Their agreement, and the way it addresses the existing peace accords with Israel, is also crucial to the relaunch of the peace process and to the ending of the West's aid blockade, which has left thousands of Palestinian civil servants unpaid for months.

In Gaza, people waited anxiously for the talks to produce results. Gunmen added sandbags and other reinforcements to their positions on streets and rooftops in Gaza City. Four days of gunbattles between Fatah and Hamas fighters killed more than 30 people and wounded over 200 others until the cease-fire took hold Sunday.

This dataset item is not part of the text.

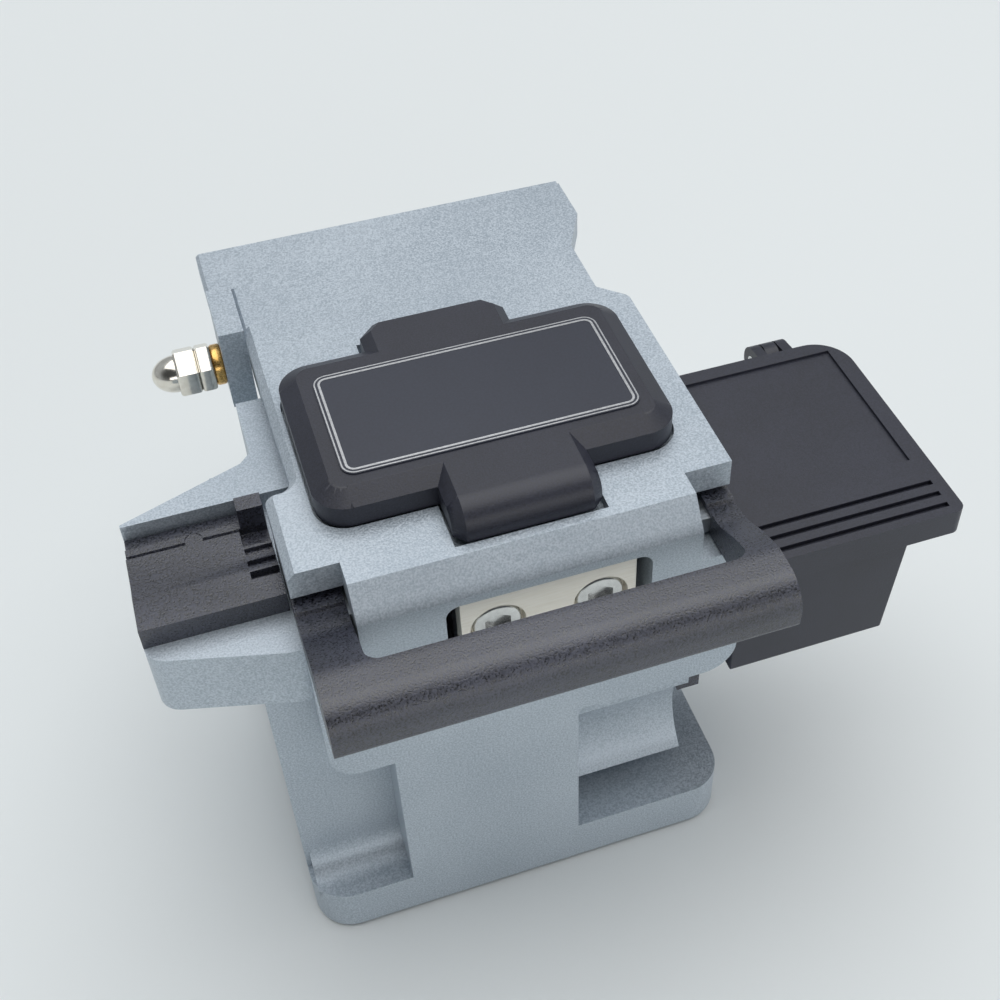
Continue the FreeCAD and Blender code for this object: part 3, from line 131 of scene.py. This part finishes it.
@dataclass(frozen=True)
class Finish:
    """A real material with its made surface: colour, sheen and one fine grain.

    Every length is in real millimetres. The grain is a bump with a change of colour and
    roughness, and a slow cloud lets the colour drift over the piece.
    """

    name: str
    colour: str
    tint: str
    roughness: float
    metallic: float = 0.0
    ior: float = 1.5
    grain_mm: float = 0.35
    grain_height_mm: float = 0.02
    grain_contrast: float = 2.0
    roughness_change: float = 0.08
    grain_detail: float = 2.0
    grain_falloff: float = 0.6
    cloud_mm: float = 14.0
    cloud_detail: float = 3.0
    cloud_range: tuple[float, float] = (0.3, 0.7)
    cloud_drift: float = 0.2
    stretch: tuple[float, float, float] = (1.0, 1.0, 1.0)

    def build(self) -> bpy.types.Material:
        """Make the node tree of this finish.

        Returns:
            The finished material.
        """
        material = bpy.data.materials.new(self.name)
        material.use_nodes = True
        tree = material.node_tree
        tree.nodes.clear()
        place = add_node(tree, "ShaderNodeTexCoord")
        scaled = add_node(tree, "ShaderNodeMapping", {"Scale": self.stretch},
                          {"Vector": (place, "Object")})
        grain = add_node(tree, "ShaderNodeTexNoise",
                         {"Scale": 1.0 / (self.grain_mm * MM), "Detail": self.grain_detail,
                          "Roughness": self.grain_falloff},
                         {"Vector": (scaled, "Vector")})
        cloud = add_node(tree, "ShaderNodeTexNoise",
                         {"Scale": 1.0 / (self.cloud_mm * MM), "Detail": self.cloud_detail},
                         {"Vector": (place, "Object")})
        half_range = 0.5 / self.grain_contrast
        spots = add_node(tree, "ShaderNodeMapRange",
                         {"From Min": 0.5 - half_range, "From Max": 0.5 + half_range},
                         {"Value": (grain, "Fac")})
        drift = add_node(tree, "ShaderNodeMapRange",
                         {"From Min": self.cloud_range[0], "From Max": self.cloud_range[1],
                          "To Min": -self.cloud_drift, "To Max": self.cloud_drift},
                         {"Value": (cloud, "Fac")})
        share = add_node(tree, "ShaderNodeMath", {"operation": "ADD", "use_clamp": True},
                         {0: (spots, "Result"), 1: (drift, "Result")})
        colour = add_node(tree, "ShaderNodeMix",
                          {"data_type": "RGBA", MIX_FIRST_COLOUR: linear(self.colour),
                           MIX_SECOND_COLOUR: linear(self.tint)},
                          {MIX_FACTOR: (share, "Value")})
        rough = add_node(tree, "ShaderNodeMapRange",
                         {"To Min": self.roughness - self.roughness_change,
                          "To Max": self.roughness + self.roughness_change},
                         {"Value": (spots, "Result")})
        bump = add_node(tree, "ShaderNodeBump",
                        {"Strength": 1.0, "Distance": self.grain_height_mm * MM},
                        {"Height": (grain, "Fac")})
        shader = add_node(tree, "ShaderNodeBsdfPrincipled",
                          {"Metallic": self.metallic, "IOR": self.ior},
                          {"Base Color": (colour, MIX_COLOUR_OUT), "Roughness": (rough, "Result"),
                           "Normal": (bump, "Normal")})
        add_node(tree, "ShaderNodeOutputMaterial", links={"Surface": (shader, "BSDF")})
        return material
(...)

The imprisoned Palestinian militant leader Marwan Barghouti sent an e-mail from an Israeli jail that warned: "If the dialogue currently taking place in Mecca fails, history will have no mercy on those who took part, and they will not soon be forgiven by the Palestinian people."

Delegates said the toughest issues are the selection of ministers for a coalition Cabinet _ particularly who takes the Interior Ministry _ and how the new government's program addresses the existing peace accords with Israel.

Hamas, which has long rejected Israel's existence, has declined to accept that the program declare its "commitment" to the accords, regarding that as tantamount to recognition of the Jewish state. The word being proposed is "respect."

"We don't have a problem in accepting the wording 'respect' the agreements," said Nabil Amr, a spokesman for the Fatah delegation.

"We have informed the Saudis and our brothers in Hamas that we are ready to sign any phrasing accepted by the world for the sake of lifting the siege," he added.

International acceptance is key. Unless Israel, the United States and the European Union find the wording satisfactory, the financial embargo will not be lifted and it will be difficult to advance the peace process.

Israeli Foreign Minister Tzipi Livni said Wednesday her country would not accept a Palestinian government that does not explicitly renounce violence and accept the right of Israel to exist. Her comments raised the question of whether any coalition government that emerges from Mecca would be acceptable to Israel, which has refused to talk to the Hamas-led government, though it has held talks with Abbas, a moderate who was elected separately in 2005.

Fatah officials have said Abbas has underlined to the United States _ Israel's top ally _ the need for flexibility about a new government.

Abbas, Israeli Prime Minister Ehud Olmert and Secretary of State Condoleezza Rice are due to meet on Feb. 19 in Jerusalem for talks intended to revive the peace process.

"The atmosphere is positive," said Mohammed Nazal of the Hamas delegation after Wednesday's formal negotiations, which began with strong professions of commitment to reaching a deal.

"We will not leave this holy place until we have agreed on everything good, with God's blessing," Abbas told the opening ceremony, where he sat alongside his old rival Mashaal.

In his opening remarks, Mashaal turned to Abbas and said they both had to tell their supporters to respect a truce reached Sunday, to which Abbas nodded his agreement.

"We came here to agree and we have no other option but to agree," Mashaal said.

The Saudis, who did not participate in the talks, have invested considerable effort in convening the negotiations. The kingdom seeks both an end to the bloodshed in the Palestinian streets and the resumption of formal Israeli-Palestinian settlement talks _ something it regards as vital to reducing tensions across the Mideast.

Hamas worries that if it compromises its hard-line positions on Israel, the new government may fail to achieve the long cherished Palestinian goals in talks with Israel, and that would hurt its credibility.

"Who can guarantee that we will not be making a mistake if we give concessions?" Nazal said. "Will we get an independent Palestinian state with Jerusalem as its capital?"